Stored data
- - - -
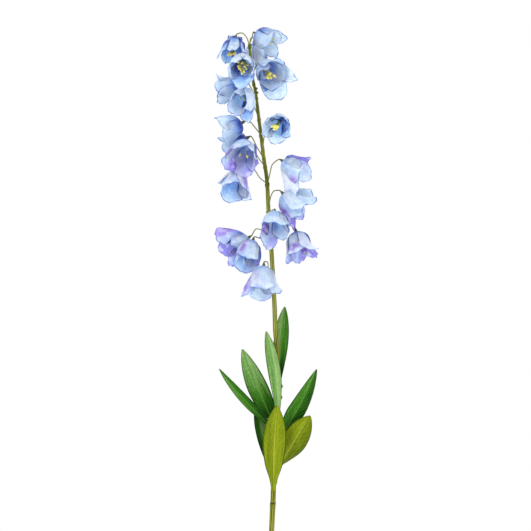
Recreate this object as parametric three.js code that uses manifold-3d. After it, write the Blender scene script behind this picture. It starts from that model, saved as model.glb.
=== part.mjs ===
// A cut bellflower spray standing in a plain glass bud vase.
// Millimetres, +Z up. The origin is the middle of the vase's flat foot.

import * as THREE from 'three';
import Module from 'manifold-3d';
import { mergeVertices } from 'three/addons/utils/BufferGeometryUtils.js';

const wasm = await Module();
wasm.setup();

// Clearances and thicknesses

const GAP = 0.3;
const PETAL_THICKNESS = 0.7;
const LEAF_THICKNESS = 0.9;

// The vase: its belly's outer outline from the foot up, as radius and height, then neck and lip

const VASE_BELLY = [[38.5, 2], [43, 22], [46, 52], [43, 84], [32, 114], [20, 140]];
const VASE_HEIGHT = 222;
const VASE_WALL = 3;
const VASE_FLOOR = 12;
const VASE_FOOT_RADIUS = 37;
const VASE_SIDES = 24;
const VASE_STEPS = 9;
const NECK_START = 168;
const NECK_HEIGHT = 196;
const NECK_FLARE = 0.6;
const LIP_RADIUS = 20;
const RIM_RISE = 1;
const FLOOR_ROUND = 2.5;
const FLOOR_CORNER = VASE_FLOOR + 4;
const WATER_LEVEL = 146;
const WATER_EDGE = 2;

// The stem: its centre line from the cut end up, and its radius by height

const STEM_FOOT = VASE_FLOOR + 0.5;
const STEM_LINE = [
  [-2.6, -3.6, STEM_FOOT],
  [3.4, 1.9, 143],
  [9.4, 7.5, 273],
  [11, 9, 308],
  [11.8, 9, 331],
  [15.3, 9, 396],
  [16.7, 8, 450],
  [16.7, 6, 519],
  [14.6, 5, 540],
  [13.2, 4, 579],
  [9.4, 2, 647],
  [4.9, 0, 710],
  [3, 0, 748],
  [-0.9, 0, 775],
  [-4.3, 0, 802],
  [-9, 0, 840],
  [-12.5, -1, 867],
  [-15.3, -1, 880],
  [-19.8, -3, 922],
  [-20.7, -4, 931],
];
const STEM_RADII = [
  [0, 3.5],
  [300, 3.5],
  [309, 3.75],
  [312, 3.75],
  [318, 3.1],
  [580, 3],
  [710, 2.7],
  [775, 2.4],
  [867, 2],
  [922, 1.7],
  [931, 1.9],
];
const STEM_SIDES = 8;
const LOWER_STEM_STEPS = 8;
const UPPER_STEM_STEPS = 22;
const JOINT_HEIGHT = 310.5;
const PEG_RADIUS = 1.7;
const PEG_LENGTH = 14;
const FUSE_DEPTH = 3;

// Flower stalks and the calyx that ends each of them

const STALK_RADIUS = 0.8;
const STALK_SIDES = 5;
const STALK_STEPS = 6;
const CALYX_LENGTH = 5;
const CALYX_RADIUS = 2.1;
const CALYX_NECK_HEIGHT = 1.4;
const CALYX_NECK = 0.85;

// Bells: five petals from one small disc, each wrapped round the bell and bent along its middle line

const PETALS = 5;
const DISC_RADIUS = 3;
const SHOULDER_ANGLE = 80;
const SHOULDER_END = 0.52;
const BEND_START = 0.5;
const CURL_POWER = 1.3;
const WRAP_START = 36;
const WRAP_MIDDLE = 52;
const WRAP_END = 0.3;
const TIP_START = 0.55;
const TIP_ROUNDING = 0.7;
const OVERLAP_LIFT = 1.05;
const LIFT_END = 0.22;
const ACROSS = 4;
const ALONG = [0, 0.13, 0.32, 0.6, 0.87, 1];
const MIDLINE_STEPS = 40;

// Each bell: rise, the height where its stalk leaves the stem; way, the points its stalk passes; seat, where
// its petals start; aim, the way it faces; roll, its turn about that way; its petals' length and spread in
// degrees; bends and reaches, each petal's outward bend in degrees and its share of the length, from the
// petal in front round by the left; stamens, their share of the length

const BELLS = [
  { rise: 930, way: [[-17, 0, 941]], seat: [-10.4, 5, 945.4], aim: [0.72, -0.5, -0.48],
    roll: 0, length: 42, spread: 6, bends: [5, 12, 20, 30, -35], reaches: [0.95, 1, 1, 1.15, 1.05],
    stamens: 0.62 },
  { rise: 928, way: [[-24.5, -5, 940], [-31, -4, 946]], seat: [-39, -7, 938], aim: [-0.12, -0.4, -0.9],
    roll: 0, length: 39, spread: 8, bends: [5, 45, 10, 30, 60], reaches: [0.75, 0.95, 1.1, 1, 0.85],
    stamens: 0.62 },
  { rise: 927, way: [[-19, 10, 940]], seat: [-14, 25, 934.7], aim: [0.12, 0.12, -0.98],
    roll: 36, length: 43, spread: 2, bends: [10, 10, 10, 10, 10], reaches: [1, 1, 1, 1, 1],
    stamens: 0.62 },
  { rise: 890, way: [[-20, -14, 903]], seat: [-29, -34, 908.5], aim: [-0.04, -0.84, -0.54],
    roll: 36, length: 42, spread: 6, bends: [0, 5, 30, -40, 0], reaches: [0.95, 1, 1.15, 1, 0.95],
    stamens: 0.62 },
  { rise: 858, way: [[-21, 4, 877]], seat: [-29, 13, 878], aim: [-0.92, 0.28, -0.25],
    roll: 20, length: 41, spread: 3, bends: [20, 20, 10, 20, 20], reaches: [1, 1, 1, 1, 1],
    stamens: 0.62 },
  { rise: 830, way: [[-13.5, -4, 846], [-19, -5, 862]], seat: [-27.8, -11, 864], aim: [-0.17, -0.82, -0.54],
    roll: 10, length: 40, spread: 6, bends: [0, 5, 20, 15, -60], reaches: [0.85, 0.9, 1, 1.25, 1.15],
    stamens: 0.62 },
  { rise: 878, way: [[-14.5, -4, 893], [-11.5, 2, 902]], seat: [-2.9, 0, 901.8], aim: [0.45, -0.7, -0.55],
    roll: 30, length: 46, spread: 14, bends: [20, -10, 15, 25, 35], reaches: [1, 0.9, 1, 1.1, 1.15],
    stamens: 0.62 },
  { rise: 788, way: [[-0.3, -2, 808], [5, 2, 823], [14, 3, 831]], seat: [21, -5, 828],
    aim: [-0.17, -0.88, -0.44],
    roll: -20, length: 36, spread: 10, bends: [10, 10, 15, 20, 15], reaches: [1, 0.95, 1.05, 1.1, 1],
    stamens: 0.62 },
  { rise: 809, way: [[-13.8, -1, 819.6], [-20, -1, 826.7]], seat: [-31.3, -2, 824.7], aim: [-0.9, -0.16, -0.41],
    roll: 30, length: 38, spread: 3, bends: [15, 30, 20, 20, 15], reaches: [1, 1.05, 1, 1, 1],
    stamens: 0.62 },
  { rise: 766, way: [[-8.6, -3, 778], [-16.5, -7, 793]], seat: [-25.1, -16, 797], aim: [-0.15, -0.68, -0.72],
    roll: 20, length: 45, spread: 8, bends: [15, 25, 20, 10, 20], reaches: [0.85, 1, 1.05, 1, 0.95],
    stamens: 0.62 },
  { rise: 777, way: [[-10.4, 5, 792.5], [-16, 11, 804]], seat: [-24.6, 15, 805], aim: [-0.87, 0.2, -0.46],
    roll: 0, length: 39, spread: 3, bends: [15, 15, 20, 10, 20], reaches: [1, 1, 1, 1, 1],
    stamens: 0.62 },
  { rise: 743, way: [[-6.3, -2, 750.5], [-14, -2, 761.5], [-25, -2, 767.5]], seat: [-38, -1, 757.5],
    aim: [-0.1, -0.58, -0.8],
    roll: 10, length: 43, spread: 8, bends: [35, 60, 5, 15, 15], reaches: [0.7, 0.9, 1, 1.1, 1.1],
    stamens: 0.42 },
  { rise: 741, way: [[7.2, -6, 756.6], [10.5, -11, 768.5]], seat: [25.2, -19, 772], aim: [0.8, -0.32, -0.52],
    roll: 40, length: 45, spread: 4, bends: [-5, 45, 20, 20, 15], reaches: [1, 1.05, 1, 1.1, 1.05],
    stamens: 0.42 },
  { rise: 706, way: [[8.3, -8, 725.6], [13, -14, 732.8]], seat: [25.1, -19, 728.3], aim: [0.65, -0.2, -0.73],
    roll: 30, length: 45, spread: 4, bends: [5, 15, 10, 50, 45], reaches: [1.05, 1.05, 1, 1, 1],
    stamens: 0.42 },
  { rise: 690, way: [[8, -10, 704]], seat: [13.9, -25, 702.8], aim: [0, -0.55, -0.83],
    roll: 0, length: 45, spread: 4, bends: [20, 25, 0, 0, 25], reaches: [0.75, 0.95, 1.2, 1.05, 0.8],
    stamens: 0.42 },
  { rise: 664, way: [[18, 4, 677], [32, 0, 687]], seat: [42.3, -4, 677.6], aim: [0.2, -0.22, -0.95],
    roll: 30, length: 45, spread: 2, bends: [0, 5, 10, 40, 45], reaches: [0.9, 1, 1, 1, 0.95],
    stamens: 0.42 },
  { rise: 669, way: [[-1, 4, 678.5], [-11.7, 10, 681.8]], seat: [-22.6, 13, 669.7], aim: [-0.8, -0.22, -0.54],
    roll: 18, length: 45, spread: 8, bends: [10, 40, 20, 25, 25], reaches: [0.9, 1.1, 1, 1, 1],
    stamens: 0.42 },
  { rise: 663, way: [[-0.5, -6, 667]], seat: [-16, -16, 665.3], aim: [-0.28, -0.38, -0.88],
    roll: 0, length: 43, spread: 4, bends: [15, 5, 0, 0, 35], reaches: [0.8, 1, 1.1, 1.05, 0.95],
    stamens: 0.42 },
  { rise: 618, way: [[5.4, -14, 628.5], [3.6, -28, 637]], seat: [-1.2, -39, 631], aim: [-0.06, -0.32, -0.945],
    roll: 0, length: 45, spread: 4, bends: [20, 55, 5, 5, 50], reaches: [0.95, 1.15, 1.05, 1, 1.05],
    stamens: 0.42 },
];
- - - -
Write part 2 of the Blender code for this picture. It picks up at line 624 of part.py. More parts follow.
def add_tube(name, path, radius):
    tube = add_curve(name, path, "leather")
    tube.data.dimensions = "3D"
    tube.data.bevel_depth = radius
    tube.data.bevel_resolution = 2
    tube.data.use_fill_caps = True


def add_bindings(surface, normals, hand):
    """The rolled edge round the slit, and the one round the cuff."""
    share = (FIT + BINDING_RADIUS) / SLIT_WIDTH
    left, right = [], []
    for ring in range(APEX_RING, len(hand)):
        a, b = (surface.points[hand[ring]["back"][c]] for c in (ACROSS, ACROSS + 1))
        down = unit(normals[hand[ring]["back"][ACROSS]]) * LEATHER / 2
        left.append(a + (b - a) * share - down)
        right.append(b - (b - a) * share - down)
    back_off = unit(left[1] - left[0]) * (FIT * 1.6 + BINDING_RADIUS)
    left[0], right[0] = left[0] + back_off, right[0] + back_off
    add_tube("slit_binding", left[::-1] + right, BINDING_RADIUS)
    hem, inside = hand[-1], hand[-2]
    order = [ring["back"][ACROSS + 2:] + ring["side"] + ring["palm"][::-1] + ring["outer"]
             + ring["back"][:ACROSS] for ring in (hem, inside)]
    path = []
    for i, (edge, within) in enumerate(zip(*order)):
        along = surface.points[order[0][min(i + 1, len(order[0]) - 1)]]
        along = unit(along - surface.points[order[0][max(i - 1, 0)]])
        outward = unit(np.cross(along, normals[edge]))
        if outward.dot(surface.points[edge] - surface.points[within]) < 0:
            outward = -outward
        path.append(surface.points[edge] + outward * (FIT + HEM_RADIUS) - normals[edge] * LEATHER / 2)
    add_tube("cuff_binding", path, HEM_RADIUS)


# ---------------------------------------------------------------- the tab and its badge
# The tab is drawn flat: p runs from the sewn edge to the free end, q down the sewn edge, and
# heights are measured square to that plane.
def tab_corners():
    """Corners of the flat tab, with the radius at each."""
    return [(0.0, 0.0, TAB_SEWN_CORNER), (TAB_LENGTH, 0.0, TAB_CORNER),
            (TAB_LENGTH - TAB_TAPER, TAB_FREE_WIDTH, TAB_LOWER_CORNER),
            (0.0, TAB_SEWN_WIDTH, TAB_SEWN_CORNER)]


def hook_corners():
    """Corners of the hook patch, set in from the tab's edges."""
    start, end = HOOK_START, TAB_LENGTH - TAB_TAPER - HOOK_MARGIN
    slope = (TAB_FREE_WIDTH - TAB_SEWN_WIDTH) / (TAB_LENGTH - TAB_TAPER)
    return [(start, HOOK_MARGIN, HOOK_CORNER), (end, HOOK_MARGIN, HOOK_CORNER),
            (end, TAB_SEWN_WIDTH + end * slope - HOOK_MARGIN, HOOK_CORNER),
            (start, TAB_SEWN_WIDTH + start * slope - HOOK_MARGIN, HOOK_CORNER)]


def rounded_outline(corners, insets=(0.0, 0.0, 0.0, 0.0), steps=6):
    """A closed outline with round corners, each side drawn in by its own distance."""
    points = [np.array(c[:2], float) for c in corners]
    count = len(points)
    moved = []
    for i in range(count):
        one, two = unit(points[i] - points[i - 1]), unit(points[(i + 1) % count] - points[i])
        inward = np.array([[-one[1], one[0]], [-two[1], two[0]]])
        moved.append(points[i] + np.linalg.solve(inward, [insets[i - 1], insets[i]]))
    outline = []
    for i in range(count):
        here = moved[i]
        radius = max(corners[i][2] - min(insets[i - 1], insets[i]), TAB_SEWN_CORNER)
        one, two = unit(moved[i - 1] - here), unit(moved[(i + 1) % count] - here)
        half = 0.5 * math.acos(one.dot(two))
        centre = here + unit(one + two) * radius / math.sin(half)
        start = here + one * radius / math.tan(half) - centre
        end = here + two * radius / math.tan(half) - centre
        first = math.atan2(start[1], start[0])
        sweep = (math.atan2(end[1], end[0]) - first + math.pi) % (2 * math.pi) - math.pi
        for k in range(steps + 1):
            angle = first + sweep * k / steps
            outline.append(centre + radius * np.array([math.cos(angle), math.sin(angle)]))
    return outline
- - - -
Transcribe the records above exactly, beginning at the line that contains "Recreate this object" and ending with the line that contains "const LEAF_THICKNESS = 0.9;", both included, and nothing else.

Worked answer:
Recreate this object as parametric three.js code that uses manifold-3d. After it, write the Blender scene script behind this picture. It starts from that model, saved as model.glb.
=== part.mjs ===
// A cut bellflower spray standing in a plain glass bud vase.
// Millimetres, +Z up. The origin is the middle of the vase's flat foot.

import * as THREE from 'three';
import Module from 'manifold-3d';
import { mergeVertices } from 'three/addons/utils/BufferGeometryUtils.js';

const wasm = await Module();
wasm.setup();

// Clearances and thicknesses

const GAP = 0.3;
const PETAL_THICKNESS = 0.7;
const LEAF_THICKNESS = 0.9;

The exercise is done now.